Sconcertante episodio avvenuto pochi giorni fa nella chiesa principale di Sondrio. Due cittadini di fede islamica durante la Messa serale si sono presentati al cospetto del sacerdote per ricevere la comunione e, ricevuta la particola, se la sono messa in tasca tra lo sconcerto dei fedeli (“Ansa”, 28 settembre 2010).
Alla richiesta di spiegazione i due hanno reagito in modo aggressivo rifiutandosi di rispondere alle giuste rimostranze del sacerdote.
L’episodio non si sarebbe potuto verificare se la distribuzione dell’ostia consacrata ai fedeli fosse avvenuta nel modo tradizionale, ossia direttamente in bocca e preferibilmente in ginocchio. Purtroppo, non è la prima volta che ciò accade da quando la Chiesa ha introdotto nel rituale liturgico l’uso della comunione sulla mano. Tale novità venne introdotta come forma di indulto verso gli abusi che si verificarono soprattutto in Belgio e in Olanda, tuttavia col passare del tempo è divenuta la prassi abituale in molte parrocchie.
Oltre a prestare il fianco ad ogni sorta di abusi ed oltraggi (messe nere, dispersione di frammenti ecc) la comunione sulla mano tende ad affievolire nei fedeli la consapevolezza della presenza reale di Nostro Signore Gesù Cristo nell’Eucarestia e per dirla con Paolo VI «favorisce la diffusione di gravi errori contro il dogma eucaristico, propri della teologia protestante».

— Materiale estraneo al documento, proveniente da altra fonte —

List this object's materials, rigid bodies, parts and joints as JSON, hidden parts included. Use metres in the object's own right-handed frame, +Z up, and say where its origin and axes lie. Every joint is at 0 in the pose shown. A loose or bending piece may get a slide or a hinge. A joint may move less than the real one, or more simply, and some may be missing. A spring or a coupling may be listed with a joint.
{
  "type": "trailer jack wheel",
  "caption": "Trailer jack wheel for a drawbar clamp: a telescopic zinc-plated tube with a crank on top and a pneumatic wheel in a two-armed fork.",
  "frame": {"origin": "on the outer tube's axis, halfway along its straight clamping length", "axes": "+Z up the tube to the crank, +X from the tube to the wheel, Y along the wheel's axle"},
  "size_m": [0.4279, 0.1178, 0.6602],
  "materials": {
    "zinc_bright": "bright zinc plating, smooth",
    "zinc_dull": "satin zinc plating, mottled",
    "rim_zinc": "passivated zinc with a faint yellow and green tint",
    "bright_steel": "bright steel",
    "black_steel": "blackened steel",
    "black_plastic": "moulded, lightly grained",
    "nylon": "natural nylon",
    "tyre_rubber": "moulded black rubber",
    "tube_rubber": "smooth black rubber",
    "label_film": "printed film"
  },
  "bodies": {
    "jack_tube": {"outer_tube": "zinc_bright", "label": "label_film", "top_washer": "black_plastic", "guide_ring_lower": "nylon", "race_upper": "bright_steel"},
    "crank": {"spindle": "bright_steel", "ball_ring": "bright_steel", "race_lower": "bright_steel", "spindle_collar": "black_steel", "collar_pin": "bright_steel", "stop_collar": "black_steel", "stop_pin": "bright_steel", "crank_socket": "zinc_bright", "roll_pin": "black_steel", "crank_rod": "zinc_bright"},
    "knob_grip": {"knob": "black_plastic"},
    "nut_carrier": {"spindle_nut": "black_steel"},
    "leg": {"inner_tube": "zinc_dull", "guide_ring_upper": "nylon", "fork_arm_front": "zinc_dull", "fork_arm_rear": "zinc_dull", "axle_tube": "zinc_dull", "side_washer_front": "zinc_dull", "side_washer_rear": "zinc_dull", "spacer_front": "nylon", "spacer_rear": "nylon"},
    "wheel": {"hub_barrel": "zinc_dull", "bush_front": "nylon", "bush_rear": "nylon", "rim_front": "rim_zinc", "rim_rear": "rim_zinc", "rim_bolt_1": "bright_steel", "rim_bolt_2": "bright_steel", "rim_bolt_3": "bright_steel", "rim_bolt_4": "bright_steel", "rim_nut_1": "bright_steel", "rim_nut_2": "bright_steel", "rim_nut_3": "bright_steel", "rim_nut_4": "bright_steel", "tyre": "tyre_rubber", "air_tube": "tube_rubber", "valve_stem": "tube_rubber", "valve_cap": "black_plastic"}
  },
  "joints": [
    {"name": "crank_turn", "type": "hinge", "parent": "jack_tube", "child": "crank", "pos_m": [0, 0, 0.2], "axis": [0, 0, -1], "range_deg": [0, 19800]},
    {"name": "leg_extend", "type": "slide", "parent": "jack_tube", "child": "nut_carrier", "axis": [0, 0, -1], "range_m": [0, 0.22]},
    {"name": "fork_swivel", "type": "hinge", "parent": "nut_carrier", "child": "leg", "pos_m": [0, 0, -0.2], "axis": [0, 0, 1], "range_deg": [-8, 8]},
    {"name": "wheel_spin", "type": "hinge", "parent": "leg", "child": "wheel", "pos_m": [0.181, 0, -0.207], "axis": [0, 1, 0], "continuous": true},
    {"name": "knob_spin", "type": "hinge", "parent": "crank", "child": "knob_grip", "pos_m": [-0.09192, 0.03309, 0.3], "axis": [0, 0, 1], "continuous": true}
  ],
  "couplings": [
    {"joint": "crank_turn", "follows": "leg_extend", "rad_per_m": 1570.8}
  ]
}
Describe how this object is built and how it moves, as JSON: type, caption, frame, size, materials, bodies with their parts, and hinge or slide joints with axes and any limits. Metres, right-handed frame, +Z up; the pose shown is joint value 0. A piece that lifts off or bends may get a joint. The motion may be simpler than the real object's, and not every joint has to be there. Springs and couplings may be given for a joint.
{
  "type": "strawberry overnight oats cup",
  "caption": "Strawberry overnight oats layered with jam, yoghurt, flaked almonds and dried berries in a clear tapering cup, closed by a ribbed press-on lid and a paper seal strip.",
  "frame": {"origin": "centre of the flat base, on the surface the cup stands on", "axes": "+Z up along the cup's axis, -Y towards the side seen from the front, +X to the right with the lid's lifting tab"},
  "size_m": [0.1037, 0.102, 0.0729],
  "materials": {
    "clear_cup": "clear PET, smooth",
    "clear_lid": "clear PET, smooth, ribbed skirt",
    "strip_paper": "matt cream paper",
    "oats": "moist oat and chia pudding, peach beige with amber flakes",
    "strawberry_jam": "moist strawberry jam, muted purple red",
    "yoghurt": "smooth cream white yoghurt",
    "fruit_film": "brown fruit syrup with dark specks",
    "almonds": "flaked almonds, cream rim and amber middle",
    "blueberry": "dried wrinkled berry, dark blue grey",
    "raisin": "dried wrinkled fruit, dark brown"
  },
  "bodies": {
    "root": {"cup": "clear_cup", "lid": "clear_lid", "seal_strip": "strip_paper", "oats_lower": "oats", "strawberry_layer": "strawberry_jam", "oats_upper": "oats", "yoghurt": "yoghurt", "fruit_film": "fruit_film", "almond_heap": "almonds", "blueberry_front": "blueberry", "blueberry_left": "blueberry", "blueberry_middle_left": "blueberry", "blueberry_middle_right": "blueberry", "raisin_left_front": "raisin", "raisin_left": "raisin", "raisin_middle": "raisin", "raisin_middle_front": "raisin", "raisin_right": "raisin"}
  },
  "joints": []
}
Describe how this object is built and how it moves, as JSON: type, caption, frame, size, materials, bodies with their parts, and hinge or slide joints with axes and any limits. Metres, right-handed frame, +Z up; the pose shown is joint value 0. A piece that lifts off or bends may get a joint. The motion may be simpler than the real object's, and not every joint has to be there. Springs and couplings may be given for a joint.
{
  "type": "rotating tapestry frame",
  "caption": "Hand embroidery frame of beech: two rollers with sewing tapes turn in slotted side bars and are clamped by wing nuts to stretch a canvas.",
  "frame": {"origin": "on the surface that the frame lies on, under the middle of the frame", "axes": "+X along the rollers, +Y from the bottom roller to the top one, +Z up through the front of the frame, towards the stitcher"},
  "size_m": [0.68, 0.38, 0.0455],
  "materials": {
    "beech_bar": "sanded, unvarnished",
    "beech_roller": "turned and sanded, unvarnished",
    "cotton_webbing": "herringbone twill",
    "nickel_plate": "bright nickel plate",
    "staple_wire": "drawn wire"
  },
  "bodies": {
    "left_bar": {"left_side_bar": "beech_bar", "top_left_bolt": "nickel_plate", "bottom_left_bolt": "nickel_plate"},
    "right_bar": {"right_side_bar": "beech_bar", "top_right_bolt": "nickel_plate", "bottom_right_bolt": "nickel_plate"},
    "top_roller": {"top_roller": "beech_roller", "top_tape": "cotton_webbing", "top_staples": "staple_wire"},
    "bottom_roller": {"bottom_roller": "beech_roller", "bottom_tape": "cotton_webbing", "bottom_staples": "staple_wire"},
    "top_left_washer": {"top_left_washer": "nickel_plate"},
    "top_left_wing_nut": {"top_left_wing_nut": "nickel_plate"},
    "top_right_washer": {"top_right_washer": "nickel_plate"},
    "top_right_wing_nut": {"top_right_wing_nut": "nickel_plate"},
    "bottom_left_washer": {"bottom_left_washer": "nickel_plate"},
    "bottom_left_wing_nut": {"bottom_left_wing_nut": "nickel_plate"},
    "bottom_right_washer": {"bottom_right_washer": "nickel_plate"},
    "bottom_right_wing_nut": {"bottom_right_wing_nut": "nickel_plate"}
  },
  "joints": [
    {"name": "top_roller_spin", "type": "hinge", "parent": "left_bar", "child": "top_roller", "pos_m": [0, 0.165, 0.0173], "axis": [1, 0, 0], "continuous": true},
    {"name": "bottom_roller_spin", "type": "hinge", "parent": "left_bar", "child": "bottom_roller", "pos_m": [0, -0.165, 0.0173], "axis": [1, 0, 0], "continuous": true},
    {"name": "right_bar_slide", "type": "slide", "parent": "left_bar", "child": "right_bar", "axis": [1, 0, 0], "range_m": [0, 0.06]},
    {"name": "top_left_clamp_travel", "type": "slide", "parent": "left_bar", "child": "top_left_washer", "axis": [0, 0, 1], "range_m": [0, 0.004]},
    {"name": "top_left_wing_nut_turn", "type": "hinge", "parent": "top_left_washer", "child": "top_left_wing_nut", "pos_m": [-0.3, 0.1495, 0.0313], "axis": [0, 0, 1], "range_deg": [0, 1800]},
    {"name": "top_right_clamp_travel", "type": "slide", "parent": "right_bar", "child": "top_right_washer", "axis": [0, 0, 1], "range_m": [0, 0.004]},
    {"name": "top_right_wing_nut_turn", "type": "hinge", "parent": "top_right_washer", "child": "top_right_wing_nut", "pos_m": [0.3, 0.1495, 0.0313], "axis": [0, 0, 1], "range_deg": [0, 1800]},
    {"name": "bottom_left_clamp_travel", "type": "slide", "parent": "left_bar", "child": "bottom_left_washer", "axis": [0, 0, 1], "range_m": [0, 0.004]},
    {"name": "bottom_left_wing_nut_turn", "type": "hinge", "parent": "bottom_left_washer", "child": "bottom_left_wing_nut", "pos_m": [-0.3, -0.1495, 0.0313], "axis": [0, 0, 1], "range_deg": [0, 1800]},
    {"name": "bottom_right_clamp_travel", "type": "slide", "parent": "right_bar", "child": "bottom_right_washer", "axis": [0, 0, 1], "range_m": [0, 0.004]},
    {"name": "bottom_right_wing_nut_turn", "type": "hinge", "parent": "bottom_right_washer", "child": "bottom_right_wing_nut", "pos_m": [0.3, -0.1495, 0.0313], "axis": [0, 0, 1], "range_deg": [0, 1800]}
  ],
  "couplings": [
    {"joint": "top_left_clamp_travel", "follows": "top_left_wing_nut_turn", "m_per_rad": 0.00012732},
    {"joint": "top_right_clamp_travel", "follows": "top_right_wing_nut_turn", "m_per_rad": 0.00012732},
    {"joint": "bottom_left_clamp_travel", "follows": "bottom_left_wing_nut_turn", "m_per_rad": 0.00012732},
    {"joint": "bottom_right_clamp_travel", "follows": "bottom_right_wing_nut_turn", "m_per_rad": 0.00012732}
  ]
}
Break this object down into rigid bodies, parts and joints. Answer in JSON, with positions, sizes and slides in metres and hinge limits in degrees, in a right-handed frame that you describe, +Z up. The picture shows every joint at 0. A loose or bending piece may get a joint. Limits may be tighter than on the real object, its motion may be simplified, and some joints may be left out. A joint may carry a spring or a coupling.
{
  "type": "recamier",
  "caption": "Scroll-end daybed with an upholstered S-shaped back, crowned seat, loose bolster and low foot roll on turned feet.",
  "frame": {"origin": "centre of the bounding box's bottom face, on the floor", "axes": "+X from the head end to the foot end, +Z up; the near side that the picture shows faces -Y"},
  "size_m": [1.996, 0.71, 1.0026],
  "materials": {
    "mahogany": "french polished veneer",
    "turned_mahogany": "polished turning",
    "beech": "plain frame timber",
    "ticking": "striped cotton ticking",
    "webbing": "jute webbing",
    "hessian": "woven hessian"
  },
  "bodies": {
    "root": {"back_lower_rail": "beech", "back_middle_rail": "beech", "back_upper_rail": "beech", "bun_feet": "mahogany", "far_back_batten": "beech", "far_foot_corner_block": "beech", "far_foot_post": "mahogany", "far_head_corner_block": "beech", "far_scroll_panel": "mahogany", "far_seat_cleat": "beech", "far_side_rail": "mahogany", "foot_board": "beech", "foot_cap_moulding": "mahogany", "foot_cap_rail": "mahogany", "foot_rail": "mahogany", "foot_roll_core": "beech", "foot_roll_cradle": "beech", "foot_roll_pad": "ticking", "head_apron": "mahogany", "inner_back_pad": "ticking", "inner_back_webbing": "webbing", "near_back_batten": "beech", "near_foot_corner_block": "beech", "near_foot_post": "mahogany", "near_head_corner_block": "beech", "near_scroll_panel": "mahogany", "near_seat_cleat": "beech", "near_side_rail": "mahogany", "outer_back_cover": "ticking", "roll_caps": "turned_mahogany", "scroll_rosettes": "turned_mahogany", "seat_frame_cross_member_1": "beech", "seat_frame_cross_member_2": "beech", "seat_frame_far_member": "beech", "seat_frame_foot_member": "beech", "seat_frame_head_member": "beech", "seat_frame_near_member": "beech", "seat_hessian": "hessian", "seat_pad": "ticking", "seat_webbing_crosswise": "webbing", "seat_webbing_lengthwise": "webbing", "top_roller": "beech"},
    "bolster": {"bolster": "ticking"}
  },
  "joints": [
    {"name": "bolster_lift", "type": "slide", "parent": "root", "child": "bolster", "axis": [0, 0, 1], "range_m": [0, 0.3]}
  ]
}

C’è da augurarsi che i sacerdoti prendano esempio da quanto fa Benedetto XVI che nelle sue celebrazioni, ormai da tempo, dà la comunione ai fedeli solo in bocca e in ginocchio. Anche durante l’ultimo viaggio in Gran Bretagna ha mantenuto questo suo stile. Purtroppo, sottolinea Sandro Magister, «tra i gesti esemplari di Benedetto XVI il meno compreso – sinora – è forse quello della comunione data ai fedeli inginocchiati» (Chiesa.it, 13 settembre 2010).